Depends how easy and cost-effective it is to source an engine from an existing manufacturer.
If you can buy off-the-shelf engines from a current T1 supplier of engines/engine R&D like VM Motori and other parts required for ICE operation, then it’s only a matter of creating a compelling enough car around that engine to continue selling your product.
The reality is that most manufacturers have their best suppliers tied down with contracts and because they order close to 100,000 components each year, you cannot compete with Toyota, Honda, and other high-volume manufacturers when you order the same parts costing 1.5x or 2x higher if you can even afford the MOQ.
The best MO for a new manufacturer trying to make ICE cars is to rebody existing platforms to make them more appealing. The F10 BMW 5 series looks nice but I actually prefer Vinfast’s efforts on rebodying with their so-called LUX A2.0. New manufacturers can do something similar. It’s really the only way because of the high barrier to entry.
Given the 3-5 year time-to-market for a new automobile, this seems like a risky proposition, unless something was already engineered, or the EV brand settles for a hasty re-badge.

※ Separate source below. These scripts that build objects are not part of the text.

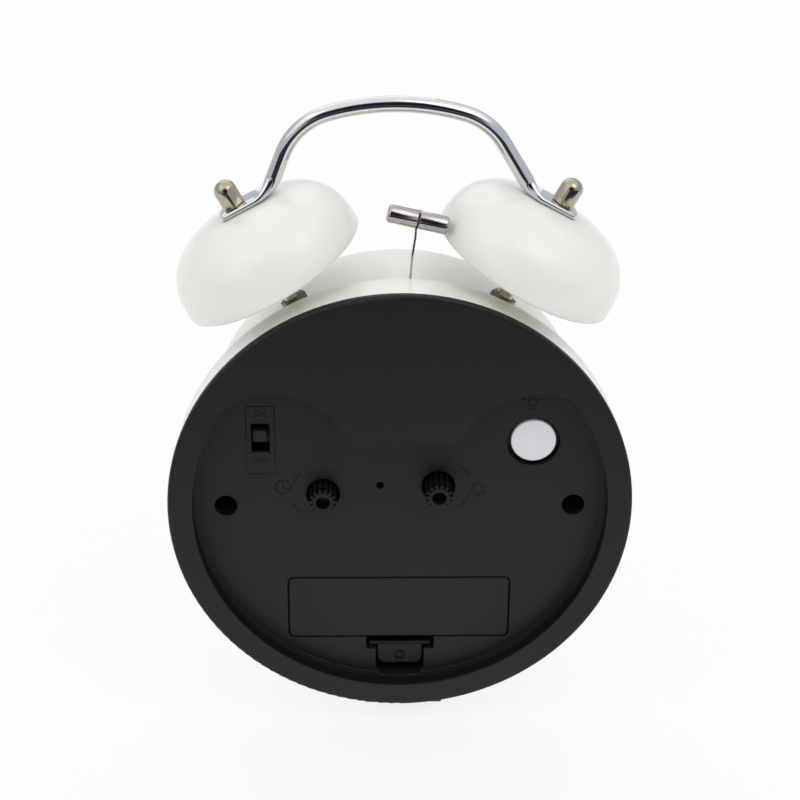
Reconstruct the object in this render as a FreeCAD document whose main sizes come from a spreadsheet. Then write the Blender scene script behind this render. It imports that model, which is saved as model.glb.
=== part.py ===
import FreeCAD, Part
import math
import os
import Sketcher

# A twin-bell alarm clock seen from behind. It is modelled about the clock's axis: y = 0
# lies just inside the rear rim, +Y is the rear, +Z is up and +X is left as seen from
# behind. The finished pieces are then moved so that the feet stand on z = 0.

DIMENSIONS = [
    ("axis_height", 62, "clock axis above the table"),
    ("rear_y", 23.5, "y = 0 behind the middle of the depth"),
    ("rim_radius", 58, "black rear rim"),
    ("rim_face", 1.2, "rear face of the rim"),
    ("rim_front", -0.8, "where the rim meets the white band"),
    ("cover_wall", 2, "wall of the rear cover"),
    ("spigot_radius", 56.6, "collar of the cover inside the case band"),
    ("spigot_end", -7, "front edge of that collar"),
    ("recess_radius", 51.8, "sunk panel of the cover"),
    ("recess_top", 18.3, "straight upper edge of the panel"),
    ("floor_y", -3.5, "face of the sunk panel"),
    ("ledge_y", -3.0, "face of the thin ledge at the panel's wall"),
    ("lobe_radius", 20, "round lobes of the panel beside the straight edge"),
    ("lobe_height", 12.3, "centres of the lobes"),
    ("lobe_left", 31.5, "left lobe"),
    ("lobe_right", -33.7, "right lobe"),
    ("band_radius", 57.5, "white band next to the cover"),
    ("crest_y", -12.2, "front edge of the band"),
    ("step_y", -13.3, "foot of the step down to the drum"),
    ("drum_radius", 50.3, "drum of the case"),
    ("front_y", -50, "front edge of the case"),
    ("case_wall", 0.8, "sheet of the case"),
    ("lip_radius", 47, "rolled front edge"),
    ("lens_front", -49.2, "outer face of the lens"),
    ("lens_back", -48.2, "inner face of the lens"),
    ("dial_radius", 49.3, "dial, lens and their rings"),
    ("ring_inner", 46.6, "opening of the ring round the dial"),
    ("dial_front", -44.4, "face of the dial"),
    ("dial_back", -44, "back of the dial"),
    ("frame_back", -42, "back of the dial frame"),
    ("screw_x", 43.7, "cover screws left and right of the axis"),
    ("screw_z", -0.95, "height of the cover screws"),
    ("screw_well", 5.7, "diameter of the screw holes"),
    ("boss_end", -24, "where the cover bosses meet the frame pillars"),
    ("knob_hole", 8.4, "holes of the two knobs"),
    ("time_x", 19.3, "time setting shaft"),
    ("time_z", 2.3, "height of the time shaft"),
    ("time_tip", 1.3, "rear end of the time knob"),
    ("alarm_x", -9.6, "alarm setting shaft"),
    ("alarm_z", 4.4, "height of the alarm shaft"),
    ("alarm_tip", 3.0, "rear end of the alarm knob"),
    ("knob_root", 5.1, "knob diameter between its teeth"),
    ("knob_outer", 6.8, "knob diameter over its teeth"),
    ("knob_bore", 3.6, "hole along the knob"),
    ("knob_teeth", 14, "teeth of a knob"),
    ("shaft_pivot", 1.6, "shaft diameter inside the movement"),
    ("door_half", 28.2, "half length of the battery cover"),
    ("door_top", -22.3, "upper edge of the battery cover"),
    ("door_foot", -39.6, "lower edge of the battery cover"),
    ("door_thick", 1.8, "battery cover"),
    ("door_gap", 0.4, "gap round the battery cover"),
    ("cell_z", -30.95, "axis of the battery"),
    ("cell_y", -12.7, "depth of the battery's axis"),
    ("cell_radius", 7.1, "battery"),
    ("latch_left", 5.9, "latch well, left side"),
    ("latch_right", -6.6, "latch well, right side"),
    ("latch_foot", -51.2, "latch well, lower edge"),
    ("tab_top", -42.9, "latch tab, upper edge"),
    ("tab_foot", -48.6, "latch tab, lower edge"),
    ("switch_x", 34.65, "middle of the alarm switch"),
    ("switch_z", 18.1, "height of its slot"),
    ("button_x", -33.1, "light button"),
    ("button_z", 16.9, "height of the light button"),
    ("button_face", 11.2, "diameter of the light button"),
    ("button_hole", 13.3, "hole of the light button"),
    ("case_left", 36, "movement case, left side"),
    ("case_right", -22, "movement case, right side"),
    ("case_top", 20, "movement case, top"),
    ("case_foot", -21, "movement case, bottom"),
    ("split_y", -33, "where the two movement shells meet"),
    ("move_back", -24, "rear face of the movement"),
    ("shell_wall", 1.5, "walls of the movement shells"),
    ("bell_left", 29.6, "left bell's axis from the vertical"),
    ("bell_right", 28.9, "right bell's axis from the vertical"),
    ("bell_y", -24, "plane of the bells and handle"),
    ("bell_crown", 80.9, "top of a bell along its axis"),
    ("bell_girth", 63.7, "widest place of a bell along its axis"),
    ("bell_radius", 24.25, "largest radius of a bell"),
    ("bell_lip", 62.9, "mouth of a bell along its axis"),
    ("bell_mouth", 23.45, "radius of the mouth"),
    ("bell_wall", 1, "wall of a bell"),
    ("bell_curve", 2.7, "exponent of the bell's curve"),
    ("stud_radius", 1.9, "threaded end of a bell post"),
    ("post_radius", 2.2, "shank of a bell post"),
    ("post_start", 45.5, "inner end of a bell post"),
    ("nut_flat", 6, "width across flats of the nuts"),
    ("acorn_flat", 5.5, "width across flats of the acorn nuts"),
    ("acorn_body", 2.95, "radius of their rounded corners and dome"),
    ("acorn_height", 6.9, "height of the acorn nuts"),
    ("acorn_left", 40, "turn of the left acorn nut"),
    ("acorn_right", 8, "turn of the right acorn nut"),
    ("strap_thick", 1.4, "flattened end of the handle"),
    ("strap_wide", 8.6, "width of the flattened end"),
    ("strap_end", 4, "flattened end beyond the post"),
    ("rod_radius", 2, "handle rod"),
    ("handle_top", 97.3, "centre line of the handle at the top"),
    ("handle_arc", 59, "radius of the top of the handle"),
    ("handle_turn", 16, "half angle of the top"),
    ("handle_corner", 17, "radius of the handle's corners"),
    ("handle_lean", 1.2, "sideways lean of the handle's top"),
    ("handle_bend", 11, "radius of the bend above the bells"),
    ("bend_x", 32.2, "bend point beside a bell post"),
    ("hammer_y", -14.7, "plane of the hammer"),
    ("hammer_x", -4.05, "middle of the hammer head"),
    ("hammer_z", 71.4, "height of the hammer head"),
    ("hammer_tilt", 13.1, "tilt of the hammer head"),
    ("hammer_radius", 2.25, "hammer head"),
    ("hammer_half", 7.4, "length of one half of the head"),
    ("arm_thick", 0.5, "spring strip of the hammer"),
    ("arm_wide", 2.4, "width of that strip"),
    ("pivot_x", -2.2, "hammer pivot"),
    ("pivot_z", 41, "height of the hammer pivot"),
    ("motor_x", -6.4, "striker motor"),
    ("striker_x", 2.6, "striker wheel"),
    ("striker_z", 33, "height of motor and striker wheel"),
    ("leg_angle", 26, "front legs from straight down"),
    ("leg_y", -36, "plane of the front legs"),
    ("leg_ball", 3, "radius of the ball foot"),
    ("foot_left", 8.5, "rear foot, left side"),
    ("foot_right", -11.5, "rear foot, right side"),
    ("foot_rear", -6, "rear face of the rear foot"),
    ("foot_front", -11.8, "front face of the rear foot"),
    ("hour_angle", 305, "hour hand at rest"),
    ("minute_angle", 60, "minute hand at rest"),
    ("second_angle", 210, "second hand at rest"),
    ("wake_angle", 180, "alarm hand at rest"),
    ("fit", 0.05, "radial clearance of a running fit"),
]

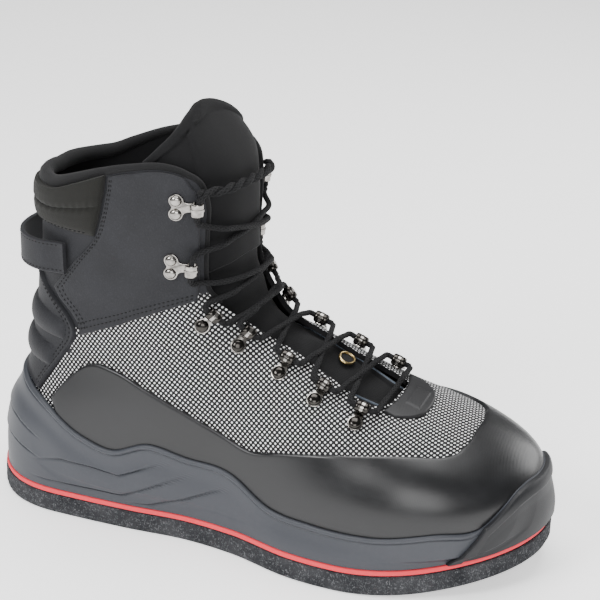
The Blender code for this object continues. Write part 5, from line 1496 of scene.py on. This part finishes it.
nickel = finish_of("bright_nickel", plated, 0.04, 0.0001, also={"Metallic": 1.0}, Plate=(0.36, 0.345, 0.325),
                   Tarnish=(0.15, 0.14, 0.13), Dull=0.10)
dark_nickel = finish_of("dark_nickel", plated, 0.04, 0.0001, also={"Metallic": 1.0},
                        Plate=(0.050, 0.047, 0.043), Tarnish=(0.028, 0.026, 0.024), Dull=0.07)
LOOP_DOME, LOOP_BEADS, LOOP_RING = 0.0024, 0.0005, 0.0003
neck = TUBE_LENGTH * 0.30
neck_end = TUBE_REACH + TUBE_RADIUS * 0.5
ring_turn = np.radians(range(50, 311, 20))
loop_outline = [(RIVET * 1.12 * math.cos(a), RIVET * 1.12 * math.sin(a)) for a in ring_turn]
loop_outline += [(RIVET * 1.3, -neck), (neck_end, -neck * 1.25), (neck_end, neck * 1.25), (RIVET * 1.3, neck)]
for side_name, hand in (("lateral", -1), ("medial", 1)):
    for number, row in enumerate(LOOPS, 1):
        at = seat(row, hand, 0.10)
        loop_parts = [
            leaf(at, smooth_outline(loop_outline, 4), 0.0, METAL, SEAT * 0.5),
            dome(at, (0.0, 0.0), RIVET * 0.94, METAL * 0.7, LOOP_DOME, SEAT * 0.5),
            lace_tube(at, TUBE_REACH, TUBE_RADIUS, METAL * 0.6, SEAT * 0.5, beads=LOOP_BEADS),
            lace_tube(at, TUBE_REACH, TUBE_RADIUS + LOOP_RING, METAL * 0.8, SEAT * 0.5, 250.0, -65.0,
                      long=TUBE_LENGTH * 0.26),
        ]
        piece(f"loop_{side_name}_{number}", loop_parts, [nickel, dark_nickel, dark_nickel, nickel],
              [f"lace_loop_{side_name}_{number}"])

# Lace hooks
# Two hooks a side near the collar. Each plate has two rounded lobes held by bright domed rivets, and a neck
# folded into a short open tube that the lace is pulled down into.
HOOK_NECK, HOOK_DOME, HOOK_SLEEVE, HOOK_RING, HOOK_PROUD = 0.0020, 0.0020, 0.0068, 0.0012, 0.00035
NECK_HALF, NECK_END_HALF = 0.0022, 0.0026
hook_half = RIVET * 0.97
hook_reach = TUBE_REACH + HOOK_NECK
lobes = []
for k, first_turn in ((1, 20), (-1, 135)):
    lobes.append([(RIVET * 0.98 * math.cos(a), k * hook_half + RIVET * 0.98 * math.sin(a))
                  for a in np.radians(range(first_turn, first_turn + 206, 15))])
hook_end = hook_reach + 0.0010
hook_outline = lobes[0] + [(-RIVET * 0.55, 0.0)] + lobes[1]
hook_outline += [(RIVET * 1.15, -NECK_HALF), (hook_end, -NECK_END_HALF), (hook_end, NECK_END_HALF),
                 (RIVET * 1.15, NECK_HALF)]
under_hook = PANEL_TOP + 0.0002
for side_name, hand in (("lateral", -1), ("medial", 1)):
    for number, row in enumerate(HOOKS, 1):
        at = seat(row, hand, 0.45)
        hook_parts = [leaf(at, smooth_outline(hook_outline, 3), 0.0, METAL, under_hook)]
        for k in (-1, 1):
            head = dome(at, (0.0, k * hook_half), RIVET * 0.80, METAL * 0.8, HOOK_DOME, under_hook)
            hook_parts.append(head)
        for proud, long in ((0.0, HOOK_SLEEVE), (HOOK_PROUD, HOOK_RING)):
            hook_parts.append(lace_tube(at, hook_reach, TUBE_RADIUS + proud, METAL * 0.7, under_hook, 285.0,
                                        -125.0, long=long))
        piece(f"hook_{side_name}_{number}", hook_parts, [nickel] * 5, [f"lace_hook_{side_name}_{number}"])

# Lace
# One round braided black lace, 3.6 mm thick. A bar lies over the tongue's foot, each end crosses up from row
# to row through the tubes, and at the top the two ends go round the hooks and lie twisted together.
REST = LACE / 2 - UPPER_WALL - LAY / 2 + 1.5 * GAP
OVER_SHELL, DRAWN = 0.0021, 0.86
STRAND_STOPS = np.linspace(0, 1, 41)


def tube_mouths(row, hand, first, reach, under, lace_radius=LACE / 2):
    """The two ends of a fitting's tube, a lace's width beyond its metal."""
    at = seat(row, hand, first)
    beyond = TUBE_LENGTH / 2 + lace_radius + 6 * GAP
    ends = draped(at, [(reach, k * beyond, SLEEVE_HEIGHT) for k in (-1.0, 1.0)], under)
    return ends[np.argsort(ends[:, 2] - 0.3 * ends[:, 0])]


def strand(start, end, rest):
    """A lace's path over the tongue, from one tube's mouth to another's."""
    t = STRAND_STOPS[:, None]
    chord = start * (1 - t) + end * t
    below = settle(chord)
    height = ((chord - below) * normals(below)).sum(-1)
    middle = np.clip((np.sin(np.pi * t[:, 0]) - 0.72) / 0.2, 0, 1)
    middle = middle * middle * (3 - 2 * middle)
    high = np.interp(t[:, 0], (0, 1), (height[0], height[-1]))
    to_end = np.minimum(t[:, 0], 1 - t[:, 0])
    high = OVER_SHELL + (high - OVER_SHELL) * np.exp(-to_end / 0.07)
    return raised(below, high * (1 - middle) + rest * middle)


def smooth_path(points, spacing=0.0009, rounds=6):
    """A path through rough points, with its corners eased."""
    path = resampled(points, spacing)
    for _ in range(rounds):
        path[1:-1] = (path[:-2] + 2 * path[1:-1] + path[2:]) / 4
    return path


# Braided cord: strands that cross in both directions round the lace
braided = Effect("braided_cord", Yarn=(0.02, 0.02, 0.02), Worn=(0.07, 0.07, 0.07), Strands=6.0, Pitch=0.0030)
axes = braided.axes(braided.cloth())
onto = braided.math("MULTIPLY", braided.math("DIVIDE", axes["X"], braided.given["Pitch"]), 6.2832)
round_it = braided.math("MULTIPLY", axes["Y"], braided.given["Strands"])
ways = [braided.math("SINE", braided.math(way, onto, round_it)) for way in ("ADD", "SUBTRACT")]
cross = braided.math("MAXIMUM", *ways)
fuzz = braided.noise(1800.0, 3.0, 0.7)
pale = braided.math("MULTIPLY", braided.ramp(cross, 0.2, 1.0), braided.ramp(fuzz, 0.35, 0.75))
braided.put_out(braided.mix(pale, braided.given["Yarn"], braided.given["Worn"]),
                braided.ramp(fuzz, 0.3, 0.7, 0.75, 0.95), braided.math("MULTIPLY_ADD", fuzz, 0.5, cross))
lace_cord = finish_of("lace_cord", braided, 0.6, 0.0004, 0.25, Yarn=(0.0040, 0.0040, 0.0045),
                      Worn=(0.022, 0.022, 0.024))


def lace_run(paths, radius=LACE / 2 * DRAWN, sides=16):
    """Lace tubes along paths, and each point's place along and round its lace."""
    parts, places = [], []
    for path in paths:
        path = smooth_path(path)
        out = normals(settle(path, steps=4))
        run = run_along(path)
        close = round_end(np.minimum(run, run[-1] - run), radius)
        parts.append(tube(path, radius * (0.35 + 0.65 * close), sides, out))
        round_it = 2 * np.pi * np.arange(sides) / sides
        places.append(np.stack(np.broadcast_arrays(run[:, None], round_it[None]), -1).reshape(-1, 2))
    return parts, np.concatenate(places)


def through(row, hand, first, reach, under, low_end, high_end):
    """The lace's way through one fitting, between the strands' ends."""
    at = seat(row, hand, first)
    inside = draped(at, [(reach, k * TUBE_LENGTH * 0.35, SLEEVE_HEIGHT) for k in (-1, 0, 1)], under)
    if np.linalg.norm(inside[0] - low_end) > np.linalg.norm(inside[-1] - low_end):
        inside = inside[::-1]
    return np.vstack([[low_end], inside, [high_end]])


LOOP_DROP, HOOK_DROP, NEAR_REST, FAR_REST = SEAT * 0.5, 0.0004, REST - 0.0003, REST + 0.0012
lace_rows = [(row, 0.10, TUBE_REACH, SEAT) for row in LOOPS]
lace_rows += [(row, 0.45, hook_reach, LAY + PANEL + SEAT) for row in HOOKS]
mouths = [[tube_mouths(row, hand, *rest) for hand in (-1, 1)] for row, *rest in lace_rows]
parts, places = lace_run([strand(mouths[0][0][0], mouths[0][1][0], REST)])
piece("lace_foot_bar", parts, [lace_cord], ["lace_bar"], flat=places)
for k, (row, first, reach, under_it) in enumerate(lace_rows[:-1]):
    seated = under_it - (LOOP_DROP if k < len(LOOPS) else HOOK_DROP)
    pair = []
    for a, hand, rest in ((0, -1, NEAR_REST), (1, 1, FAR_REST)):
        sleeve_way = through(row, hand, first, reach, seated, *mouths[k][a])
        over = strand(mouths[k][a][1], mouths[k + 1][1 - a][0], rest)
        pair.append(np.vstack([sleeve_way[:-1], over]))
    parts, places = lace_run(pair)
    piece(f"lace_cross_{k + 1}", parts, [lace_cord] * 2, [f"lace_crossing_{k + 1}"], flat=places)

# The two ends leave the top hooks and twist round each other across the tongue
top_row, first, reach, under_it = lace_rows[-1]
near_end, far_end = [tube_mouths(top_row, hand, first, reach, under_it, LACE * 0.75)[1] for hand in (-1, 1)]
core = smooth_path(strand(near_end, far_end, REST + LACE / 4), 0.0012, 10)
way = unit(np.gradient(core, axis=0))
out = normals(settle(core, steps=4))
side_way = np.cross(way, out)
run = run_along(core)
TWIST_PITCH, TWIST_RADIUS = 0.021, LACE * 0.42
twist = 2 * np.pi * run / TWIST_PITCH
top_paths = []
for start_turn, a, hand in ((0.0, 0, -1), (np.pi, 1, 1)):
    wind = np.cos(twist + start_turn)[:, None] * side_way + np.sin(twist + start_turn)[:, None] * out
    twisted = core + wind * LACE * 0.40 + out * 0.0006
    sleeve_way = through(top_row, hand, first, reach, under_it - HOOK_DROP, *mouths[-1][a])
    ordered = twisted if a == 0 else twisted[::-1]
    top_paths.append(np.vstack([sleeve_way[:-1], ordered[3:]]))
parts, places = lace_run(top_paths, TWIST_RADIUS)
piece("lace_top_twist", parts, [lace_cord] * 2, ["lace_top"], flat=places)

-EV incentives in the USA (if they are truly slashed) could very well be re-instated in 4 years. (Pending constitutional crisis….)
-Solid state batteries will also be entering the automotive mass market as early as 2027. We’re talking double the range, or slashing battery pack cost & weight in half for the same capacity.
This may sound like vapourware, but looking back at the improvements from NiCad to lithium, (and even the improvements within lithium battery tech alone) we are on course for another generational jump in battery technology by the end of the decade. This WILL have a profound effect on the EV industry, likely tipping the market in EV’s favour regardless of the political climate.
Maybe I’m naive, but I just don’t see private industry embarking on this expensive transition without some expectation of the risks. The possible removal of EV incentives was a very predictable outcome.
Maybe if they could pivot it would move us closer to the universal 4 cylinder that torch suggested a long time ago.